Billy blinked as Slatterly glared at him, his deeply lined face thrust forward aggressively.
"Yes sir," Billy said with all the confidence he could muster, "of course I have."
"Have you now?" Slatterly produced a pen and slapped it down on the form. "Then you better start writing, hadn't you?"
Billy nodded and picked up the pen. He leaned forward and started printing his name (USE BLOCK LETTERS ONLY) in the appropriate field. He studiously avoided glancing up.
"Is she pretty?" Slatterly said.
Billy looked up into Slatterly's face, which was only inches from his own.
"This lass you're so anxious to tie the knot with. You don't want a chubby one, you know. You'll never be happy with a wife like that."
Billy nearly fainted with relief. He knew he was on solid ground here. "Oh no, Mr. Slatterly, she only weighs about a hundred and ten pounds."
Slatterly's skeptical expression showed he was far from convinced. "That's all good and fine," he said, "but she's got to have a proper set of, you know." The old man cupped his arthritic hands in front of his chest to indicate which body parts he was talking about.
"No worries there either," Billy said with a smile. "She had a boob job."
Slatterly raised his eyebrows, clearly impressed. "Good, good."
Billy bent to the form again, feeling more confidence than he had before.
"Still," the old man said, "there's more to marital bliss than that."
Billy looked up once more. "Such as?"
"What about your job, lad? Can you afford to buy her the things she'll need to be happy, like a nice laptop and a Bimmer ... and one 'a them cell phones what takes pictures? You'll not want to be squabbling about that sort o' stuff, you know."
Billy swallowed. He wasn't sure his position at Wal-Mart was what the old man had in mind.
"And what about her ring?" Slattery continued. "She'll never be satisfied if the rock is so small that she can actually lift her hand to show it to her friends."
"No problem," Billy said, anxious to get off this topic, "I'll think of something."
"And you know," Slatterly said as he leaned in even closer (which Billy had not thought possible), "you should make sure you're sexually compatible before you get married."
"Look Mr. Slatterly, that's really none of your--"
"I know, I know," the old man said, "it's just that not everyone realizes a good sex life can guarantee you'll be okay together."
"We're going to be just fine," Billy said. He wanted to add "once we get married," but he didn't want to give Slatterly any more ammunition. He thought back to the fight he had with his fiancee the night before. In fact, it seemed they had been doing little else besides fighting lately. Billy knew, though, that everything would be better as soon as they were married. And if that didn't fix things, they could always have a baby.
Billy decided to change the subject.
"Have you ever been married Mr. Slatterly?"
"Never felt the need."
"Then how do you know so much about relationships?"
"I'll have you know," the old man roared indignantly, "that I have seen every episode of Friends ... twice!"

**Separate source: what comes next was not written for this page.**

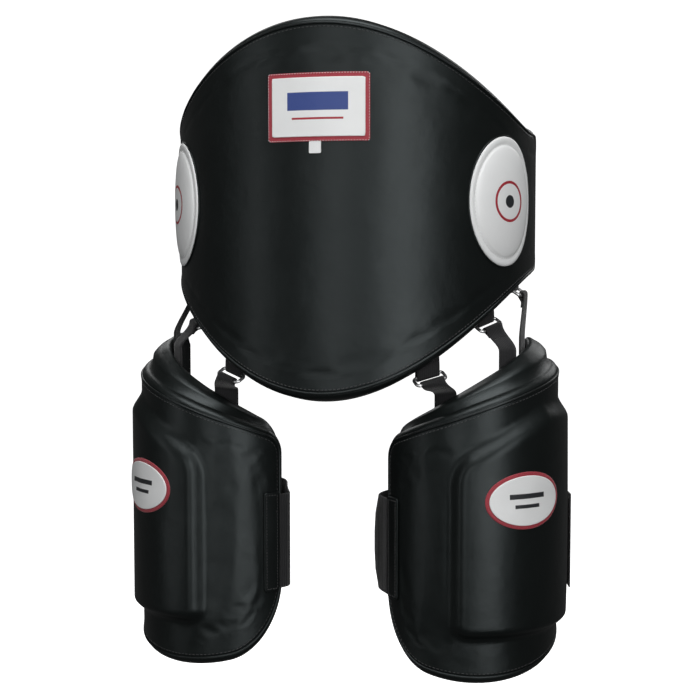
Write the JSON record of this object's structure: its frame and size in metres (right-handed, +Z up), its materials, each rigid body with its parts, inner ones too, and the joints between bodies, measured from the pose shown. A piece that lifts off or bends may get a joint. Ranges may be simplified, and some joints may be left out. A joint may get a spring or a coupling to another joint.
{
  "type": "belly shield with thigh guards",
  "caption": "Padded wrap-round belly shield with hanging thigh guards on webbing straps and metal rings, for a coach taking body and leg blows.",
  "frame": {"origin": "middle of the waist opening, level with the middle of the two side targets", "axes": "+Z up the wearer, the shield's front faces -Y, +X is to the viewer's right (the wearer's left)"},
  "size_m": [0.5196, 0.3881, 0.7169],
  "materials": {
    "black_leather": "smooth semi-gloss",
    "lining": "matt grained",
    "foam": "closed-cell foam",
    "white_leather": "smooth satin",
    "red_trim": "woven satin",
    "webbing": "woven webbing",
    "elastic": "ribbed elastic",
    "hook_and_loop": "napped",
    "ring_steel": "polished"
  },
  "bodies": {
    "shield": {"belly_front_panel": "black_leather", "belly_gusset": "black_leather", "belly_foam": "foam", "belly_lining": "lining", "belly_piping": "black_leather", "target_cover_left": "white_leather", "target_welt_left": "black_leather", "target_cover_right": "white_leather", "target_welt_right": "black_leather", "label_band": "red_trim", "label_panel": "white_leather", "size_tag": "white_leather", "tab_front_left": "webbing", "tab_side_left": "webbing", "tab_rear_left": "webbing", "tab_front_right": "webbing", "tab_side_right": "webbing", "tab_rear_right": "webbing"},
    "thigh_guard_left": {"leg_panel_left": "black_leather", "leg_gusset_left": "black_leather", "leg_foam_left": "foam", "leg_lining_left": "lining", "leg_piping_left": "black_leather", "leg_block_left": "black_leather", "emblem_rim_left": "red_trim", "emblem_left": "white_leather", "anchor_strip_left": "black_leather", "closure_strap_left": "elastic", "closure_loop_left": "hook_and_loop", "strap_front_left": "webbing", "strap_side_left": "webbing", "strap_rear_left": "webbing"},
    "closure_flap_left": {"closure_flap_left": "elastic", "closure_hook_left": "hook_and_loop"},
    "ring_front_left": {"ring_front_left": "ring_steel"},
    "ring_side_left": {"ring_side_left": "ring_steel"},
    "ring_rear_left": {"ring_rear_left": "ring_steel"},
    "thigh_guard_right": {"leg_panel_right": "black_leather", "leg_gusset_right": "black_leather", "leg_foam_right": "foam", "leg_lining_right": "lining", "leg_piping_right": "black_leather", "leg_block_right": "black_leather", "emblem_rim_right": "red_trim", "emblem_right": "white_leather", "anchor_strip_right": "black_leather", "closure_strap_right": "elastic", "closure_loop_right": "hook_and_loop", "strap_front_right": "webbing", "strap_side_right": "webbing", "strap_rear_right": "webbing"},
    "closure_flap_right": {"closure_flap_right": "elastic", "closure_hook_right": "hook_and_loop"},
    "ring_front_right": {"ring_front_right": "ring_steel"},
    "ring_side_right": {"ring_side_right": "ring_steel"},
    "ring_rear_right": {"ring_rear_right": "ring_steel"},
    "belt_left": {"belt_wing_left": "elastic", "belt_hook_panel": "hook_and_loop"},
    "belt_right": {"belt_wing_right": "elastic", "belt_loop_panel": "hook_and_loop"}
  },
  "joints": [
    {"name": "thigh_swing_left", "type": "hinge", "parent": "shield", "child": "thigh_guard_left", "pos_m": [-0.145, -0.103, -0.165], "axis": [-1, 0, 0], "range_deg": [-10, 30], "deforming": ["strap_front_left", "strap_side_left", "strap_rear_left"]},
    {"name": "closure_flap_open_left", "type": "hinge", "parent": "thigh_guard_left", "child": "closure_flap_left", "pos_m": [-0.2348, 0.0122, -0.383], "axis": [0, 0, -1], "range_deg": [0, 80]},
    {"name": "ring_front_left_swing", "type": "hinge", "parent": "shield", "child": "ring_front_left", "pos_m": [-0.10942, -0.13449, -0.18921], "axis": [-0.8244, 0.5116, 0.2419], "range_deg": [-3, 9]},
    {"name": "ring_side_left_swing", "type": "hinge", "parent": "shield", "child": "ring_side_left", "pos_m": [-0.1643, -0.08149, -0.13264], "axis": [-0.5296, 0.813, 0.2419], "range_deg": [-3, 9]},
    {"name": "ring_rear_left_swing", "type": "hinge", "parent": "shield", "child": "ring_rear_left", "pos_m": [-0.18875, -0.00849, -0.09696], "axis": [-0.0589, 0.9958, 0.0698], "range_deg": [-3, 9]},
    {"name": "thigh_swing_right", "type": "hinge", "parent": "shield", "child": "thigh_guard_right", "pos_m": [0.145, -0.103, -0.165], "axis": [-1, 0, 0], "range_deg": [-10, 30], "deforming": ["strap_front_right", "strap_side_right", "strap_rear_right"]},
    {"name": "closure_flap_open_right", "type": "hinge", "parent": "thigh_guard_right", "child": "closure_flap_right", "pos_m": [0.2348, 0.0122, -0.383], "axis": [0, 0, 1], "range_deg": [0, 80]},
    {"name": "ring_front_right_swing", "type": "hinge", "parent": "shield", "child": "ring_front_right", "pos_m": [0.10942, -0.13449, -0.18921], "axis": [-0.8244, -0.5116, -0.2419], "range_deg": [-3, 9]},
    {"name": "ring_side_right_swing", "type": "hinge", "parent": "shield", "child": "ring_side_right", "pos_m": [0.1643, -0.08149, -0.13264], "axis": [-0.5296, -0.813, -0.2419], "range_deg": [-3, 9]},
    {"name": "ring_rear_right_swing", "type": "hinge", "parent": "shield", "child": "ring_rear_right", "pos_m": [0.18875, -0.00849, -0.09696], "axis": [-0.0589, -0.9958, -0.0698], "range_deg": [-3, 9]},
    {"name": "belt_open_left", "type": "hinge", "parent": "shield", "child": "belt_left", "pos_m": [-0.1954, 0.0221, 0], "axis": [0, 0, 1], "range_deg": [0, 60]},
    {"name": "belt_open_right", "type": "hinge", "parent": "shield", "child": "belt_right", "pos_m": [0.1954, 0.0221, 0], "axis": [0, 0, -1], "range_deg": [0, 36]}
  ],
  "couplings": [
    {"joint": "ring_front_left_swing", "follows": "thigh_swing_left", "ratio": 0.3},
    {"joint": "ring_side_left_swing", "follows": "thigh_swing_left", "ratio": 0.3},
    {"joint": "ring_rear_left_swing", "follows": "thigh_swing_left", "ratio": 0.3},
    {"joint": "ring_front_right_swing", "follows": "thigh_swing_right", "ratio": 0.3},
    {"joint": "ring_side_right_swing", "follows": "thigh_swing_right", "ratio": 0.3},
    {"joint": "ring_rear_right_swing", "follows": "thigh_swing_right", "ratio": 0.3},
    {"joint": "belt_open_right", "follows": "belt_open_left", "ratio": 0.6}
  ]
}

"Oh," Billy said before bending to the form once more. He was already dreading his next visit to this office, which he expected to be in two or three years when he would need to come back and apply for a divorce.
The collective message in your responses was that the media blasts us with messages about things we "need" if we want to be happy, and that having those things will guarantee our happiness. Of course this is far from true. The response that seemed to wrap it all up most succinctly was from Julie Julie Bo Boolie, who maintains a blog called The World According to Julie. Julie wrote:
I think one of the most damaging myths about relationships is that when two people click they will go on to live happily ever after. Real life isn't like that and real marriages are hard work. Even great marriages take effort, patience, understanding and endless willingness to compromise from both parties. It's so easy to get drawn into the rush of first love and to expect that everything will be sunshine and roses and while that part is fun, the truly rewarding part of having a life partner is precisely getting through the ups and downs of everyday life.
In my view, that hard work Julie talks about is the reason why forums like To Love, Honor and Dismay are so necessary.
Thanks again, everyone, for the fantastic input!